→ **DIRECTION**: Which lines hold the word "return"? Copy each of them from the material.

:: GIVEN INFORMATION

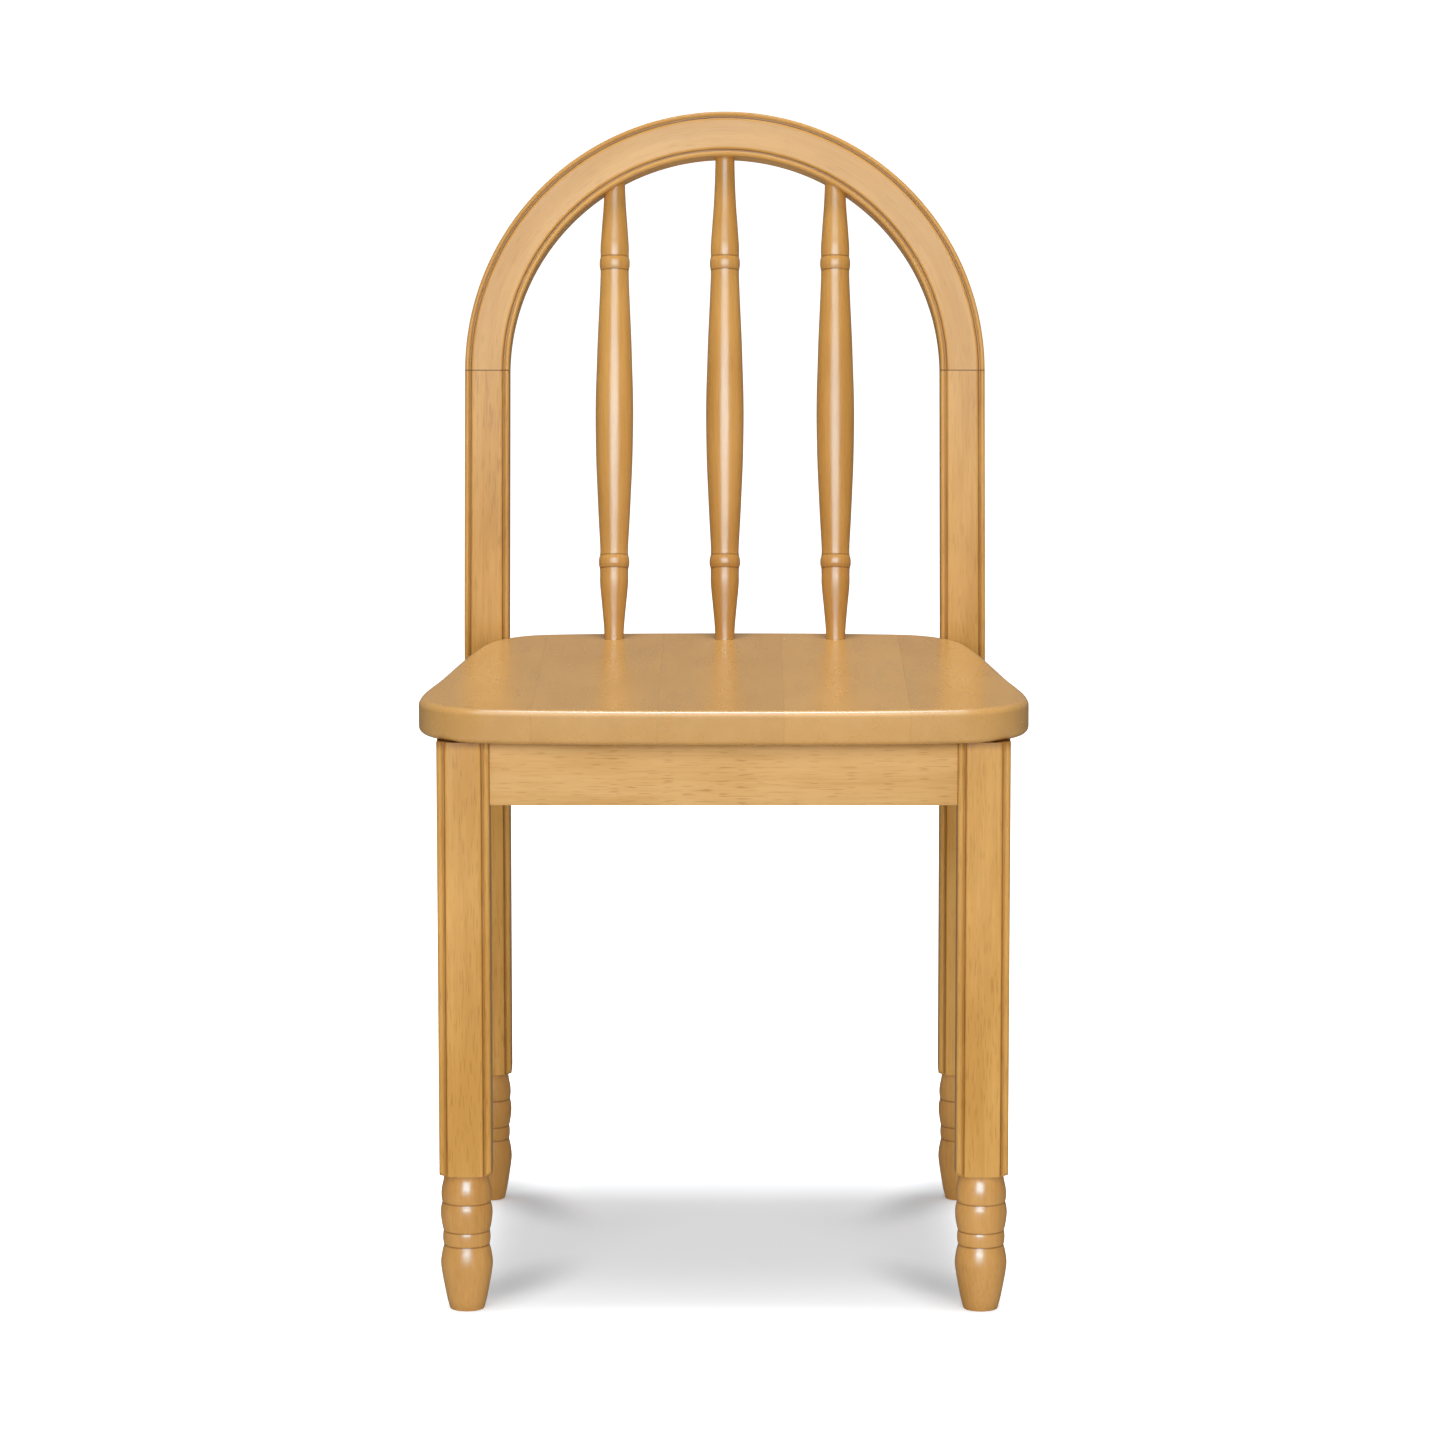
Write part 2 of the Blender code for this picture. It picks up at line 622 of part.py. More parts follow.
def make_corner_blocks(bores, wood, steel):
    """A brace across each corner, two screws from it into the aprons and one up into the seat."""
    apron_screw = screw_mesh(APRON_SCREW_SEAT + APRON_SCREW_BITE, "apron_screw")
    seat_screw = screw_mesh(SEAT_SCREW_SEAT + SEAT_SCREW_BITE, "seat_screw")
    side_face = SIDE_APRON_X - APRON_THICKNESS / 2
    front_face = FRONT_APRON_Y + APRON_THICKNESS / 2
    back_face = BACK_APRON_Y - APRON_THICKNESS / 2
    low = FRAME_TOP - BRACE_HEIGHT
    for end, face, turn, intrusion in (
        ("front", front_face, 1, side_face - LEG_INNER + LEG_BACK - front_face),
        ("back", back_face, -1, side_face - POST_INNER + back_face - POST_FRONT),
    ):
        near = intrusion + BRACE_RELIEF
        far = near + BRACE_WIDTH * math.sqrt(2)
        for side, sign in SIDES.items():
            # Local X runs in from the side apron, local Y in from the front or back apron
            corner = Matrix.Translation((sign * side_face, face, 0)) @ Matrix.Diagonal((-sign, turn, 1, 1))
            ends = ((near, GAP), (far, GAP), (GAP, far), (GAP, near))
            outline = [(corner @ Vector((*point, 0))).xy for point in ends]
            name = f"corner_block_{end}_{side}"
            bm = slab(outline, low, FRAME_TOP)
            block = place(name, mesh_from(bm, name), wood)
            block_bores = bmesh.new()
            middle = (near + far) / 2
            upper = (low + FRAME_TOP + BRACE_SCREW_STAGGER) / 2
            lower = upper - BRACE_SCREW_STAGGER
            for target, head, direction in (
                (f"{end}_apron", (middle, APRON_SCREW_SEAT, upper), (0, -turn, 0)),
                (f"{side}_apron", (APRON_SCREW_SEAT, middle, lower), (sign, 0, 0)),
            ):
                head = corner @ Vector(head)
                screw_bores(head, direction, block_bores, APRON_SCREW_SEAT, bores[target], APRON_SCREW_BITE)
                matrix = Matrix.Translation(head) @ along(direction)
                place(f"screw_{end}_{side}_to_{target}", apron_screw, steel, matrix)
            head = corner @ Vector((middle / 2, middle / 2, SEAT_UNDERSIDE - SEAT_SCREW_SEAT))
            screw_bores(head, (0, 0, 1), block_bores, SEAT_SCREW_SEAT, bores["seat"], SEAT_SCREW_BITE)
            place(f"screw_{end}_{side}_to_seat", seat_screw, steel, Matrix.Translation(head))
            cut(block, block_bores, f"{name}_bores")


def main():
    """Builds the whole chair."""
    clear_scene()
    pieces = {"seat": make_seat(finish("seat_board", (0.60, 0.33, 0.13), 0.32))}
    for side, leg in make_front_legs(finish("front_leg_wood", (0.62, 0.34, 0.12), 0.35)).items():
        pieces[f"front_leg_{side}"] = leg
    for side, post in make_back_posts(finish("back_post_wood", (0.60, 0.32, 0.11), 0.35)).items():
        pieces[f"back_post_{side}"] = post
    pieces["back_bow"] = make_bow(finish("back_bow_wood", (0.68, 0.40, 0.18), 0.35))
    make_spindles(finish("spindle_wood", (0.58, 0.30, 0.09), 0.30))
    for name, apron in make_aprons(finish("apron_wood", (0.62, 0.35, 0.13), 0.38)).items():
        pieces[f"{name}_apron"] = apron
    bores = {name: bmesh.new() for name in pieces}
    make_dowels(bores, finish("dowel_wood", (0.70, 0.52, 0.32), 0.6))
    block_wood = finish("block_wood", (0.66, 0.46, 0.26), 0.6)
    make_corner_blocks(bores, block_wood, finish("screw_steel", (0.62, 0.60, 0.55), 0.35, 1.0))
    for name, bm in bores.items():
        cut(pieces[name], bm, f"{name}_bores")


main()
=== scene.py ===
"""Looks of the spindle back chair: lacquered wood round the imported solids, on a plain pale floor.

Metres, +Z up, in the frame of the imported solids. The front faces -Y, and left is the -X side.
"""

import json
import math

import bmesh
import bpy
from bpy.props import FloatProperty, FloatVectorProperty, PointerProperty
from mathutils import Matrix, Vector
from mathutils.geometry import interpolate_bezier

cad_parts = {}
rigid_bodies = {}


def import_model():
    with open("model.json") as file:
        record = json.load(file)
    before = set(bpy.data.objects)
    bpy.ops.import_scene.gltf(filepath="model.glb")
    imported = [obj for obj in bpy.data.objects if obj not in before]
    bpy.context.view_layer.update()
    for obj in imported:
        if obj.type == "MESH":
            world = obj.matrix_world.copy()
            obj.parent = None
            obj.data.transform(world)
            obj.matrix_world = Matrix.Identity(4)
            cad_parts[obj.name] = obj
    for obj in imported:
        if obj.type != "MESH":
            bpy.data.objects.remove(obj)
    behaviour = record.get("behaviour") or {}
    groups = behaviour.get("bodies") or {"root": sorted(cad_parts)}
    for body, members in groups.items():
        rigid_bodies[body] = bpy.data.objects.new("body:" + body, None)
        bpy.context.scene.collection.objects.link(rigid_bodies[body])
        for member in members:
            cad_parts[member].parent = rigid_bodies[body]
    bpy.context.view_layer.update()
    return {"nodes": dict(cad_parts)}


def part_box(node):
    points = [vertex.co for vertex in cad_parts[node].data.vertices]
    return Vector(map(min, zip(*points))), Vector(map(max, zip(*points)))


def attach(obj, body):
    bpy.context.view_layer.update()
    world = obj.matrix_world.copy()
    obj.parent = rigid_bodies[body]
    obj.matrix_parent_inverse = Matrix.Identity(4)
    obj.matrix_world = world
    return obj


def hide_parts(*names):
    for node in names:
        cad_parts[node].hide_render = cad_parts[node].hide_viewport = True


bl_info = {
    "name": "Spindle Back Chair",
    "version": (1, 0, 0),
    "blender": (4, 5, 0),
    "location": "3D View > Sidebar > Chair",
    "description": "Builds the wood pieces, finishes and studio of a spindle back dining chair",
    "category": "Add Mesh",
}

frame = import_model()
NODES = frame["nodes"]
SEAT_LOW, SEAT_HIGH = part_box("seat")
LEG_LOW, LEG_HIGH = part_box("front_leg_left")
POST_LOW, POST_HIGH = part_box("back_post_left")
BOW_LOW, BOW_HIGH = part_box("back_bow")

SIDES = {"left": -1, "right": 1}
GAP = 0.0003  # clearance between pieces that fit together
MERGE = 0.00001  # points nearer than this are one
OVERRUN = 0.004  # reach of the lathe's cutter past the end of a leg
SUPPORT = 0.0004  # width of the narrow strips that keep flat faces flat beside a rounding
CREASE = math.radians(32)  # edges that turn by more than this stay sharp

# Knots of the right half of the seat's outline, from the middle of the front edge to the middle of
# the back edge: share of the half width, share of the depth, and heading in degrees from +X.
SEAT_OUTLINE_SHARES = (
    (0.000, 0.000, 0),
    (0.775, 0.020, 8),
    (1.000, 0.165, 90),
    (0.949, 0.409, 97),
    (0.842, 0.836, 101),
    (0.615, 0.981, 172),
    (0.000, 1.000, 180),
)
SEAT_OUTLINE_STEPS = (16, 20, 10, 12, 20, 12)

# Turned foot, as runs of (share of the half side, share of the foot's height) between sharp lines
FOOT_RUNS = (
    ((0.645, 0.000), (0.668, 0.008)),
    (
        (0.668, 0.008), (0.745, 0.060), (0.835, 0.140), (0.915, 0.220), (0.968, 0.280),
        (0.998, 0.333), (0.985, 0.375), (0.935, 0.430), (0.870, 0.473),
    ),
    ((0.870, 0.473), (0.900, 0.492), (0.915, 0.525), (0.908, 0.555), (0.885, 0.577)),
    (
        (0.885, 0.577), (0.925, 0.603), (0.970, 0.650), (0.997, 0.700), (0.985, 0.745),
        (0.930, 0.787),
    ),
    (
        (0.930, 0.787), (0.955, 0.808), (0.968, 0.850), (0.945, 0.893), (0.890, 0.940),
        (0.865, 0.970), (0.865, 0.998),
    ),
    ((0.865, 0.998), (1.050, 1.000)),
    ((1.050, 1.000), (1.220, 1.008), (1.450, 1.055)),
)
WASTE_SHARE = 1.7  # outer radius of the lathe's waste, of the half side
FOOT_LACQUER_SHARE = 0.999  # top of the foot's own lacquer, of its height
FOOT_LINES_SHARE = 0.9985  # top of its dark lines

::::

→ **FULL SOLUTION**:
    return {"nodes": dict(cad_parts)}
    return Vector(map(min, zip(*points))), Vector(map(max, zip(*points)))
    return obj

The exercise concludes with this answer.